With Gygax's efforts in this respect, Dungeons & Dragons would probably never have been published. Instead, we might still be sifting through the remnants of the Twin Cities wargaming scene, piecing together anecdotes about some curious experiment in fantasy miniatures Arneson and his friends played in the early '70s. Because of Gygax, we got three little brown books that any reasonably curious teenager could pick up, read, and use as a blueprint to build worlds of his own. That’s invention in the fullest sense.

None of this is to diminish the role of earlier innovators like Dave Wesely, creator of Braunstein, or others whose names have been lost to time. They’re worthy of celebration. Each, in his own way, added ideas to a growing stew of influences out of which roleplaying coalesced. However, none of these predecessors synthesized those ideas into a coherent, replicable form, let alone shared them widely. They didn’t transmit the concept.

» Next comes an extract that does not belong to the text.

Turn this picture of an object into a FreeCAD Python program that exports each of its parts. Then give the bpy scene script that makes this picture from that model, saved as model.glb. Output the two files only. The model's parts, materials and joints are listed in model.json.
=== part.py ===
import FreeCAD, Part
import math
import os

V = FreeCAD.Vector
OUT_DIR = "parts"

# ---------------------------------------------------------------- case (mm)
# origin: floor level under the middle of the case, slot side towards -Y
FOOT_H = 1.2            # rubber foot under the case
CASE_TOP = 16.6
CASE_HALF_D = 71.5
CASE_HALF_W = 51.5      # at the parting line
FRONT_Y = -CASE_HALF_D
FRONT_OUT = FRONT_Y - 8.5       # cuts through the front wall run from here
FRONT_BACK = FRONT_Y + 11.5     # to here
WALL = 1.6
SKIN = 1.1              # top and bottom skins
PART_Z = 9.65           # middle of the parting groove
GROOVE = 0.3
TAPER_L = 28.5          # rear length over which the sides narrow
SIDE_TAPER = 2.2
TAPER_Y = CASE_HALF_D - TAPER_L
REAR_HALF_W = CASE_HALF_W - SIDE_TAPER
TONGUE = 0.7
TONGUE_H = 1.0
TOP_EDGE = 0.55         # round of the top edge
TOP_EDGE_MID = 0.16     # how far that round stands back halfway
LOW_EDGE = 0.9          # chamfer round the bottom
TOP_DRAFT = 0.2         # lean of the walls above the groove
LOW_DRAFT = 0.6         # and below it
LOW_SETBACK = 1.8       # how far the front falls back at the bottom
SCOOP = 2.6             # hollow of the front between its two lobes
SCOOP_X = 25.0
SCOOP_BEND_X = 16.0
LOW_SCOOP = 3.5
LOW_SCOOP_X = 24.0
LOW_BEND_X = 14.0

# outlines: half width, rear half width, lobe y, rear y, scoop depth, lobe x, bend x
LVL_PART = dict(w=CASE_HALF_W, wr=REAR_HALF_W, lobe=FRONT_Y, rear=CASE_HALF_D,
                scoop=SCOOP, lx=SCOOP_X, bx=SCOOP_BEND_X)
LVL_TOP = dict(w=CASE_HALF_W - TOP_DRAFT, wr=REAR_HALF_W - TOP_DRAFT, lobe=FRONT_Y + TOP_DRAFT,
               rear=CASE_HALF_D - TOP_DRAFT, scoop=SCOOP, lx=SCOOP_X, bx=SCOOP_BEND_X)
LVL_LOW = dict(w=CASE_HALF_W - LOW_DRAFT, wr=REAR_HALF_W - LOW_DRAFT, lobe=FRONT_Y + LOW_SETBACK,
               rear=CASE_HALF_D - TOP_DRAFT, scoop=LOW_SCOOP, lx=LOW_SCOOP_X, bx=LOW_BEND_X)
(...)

I think that's a distinction that matters. Creativity is common; invention is rare.

The history of games is full of apocrypha and alternate claimants. Perhaps someone did play something like D&D in the 1940s. Maybe there’s a letter buried in an archive describing a fantasy parlor game with a referee and evolving characters. If so, that’s fascinating, but it’s not the same as creating the roleplaying game as we know it today.

Invention isn’t about who got there first. It’s about who made it possible for others to follow.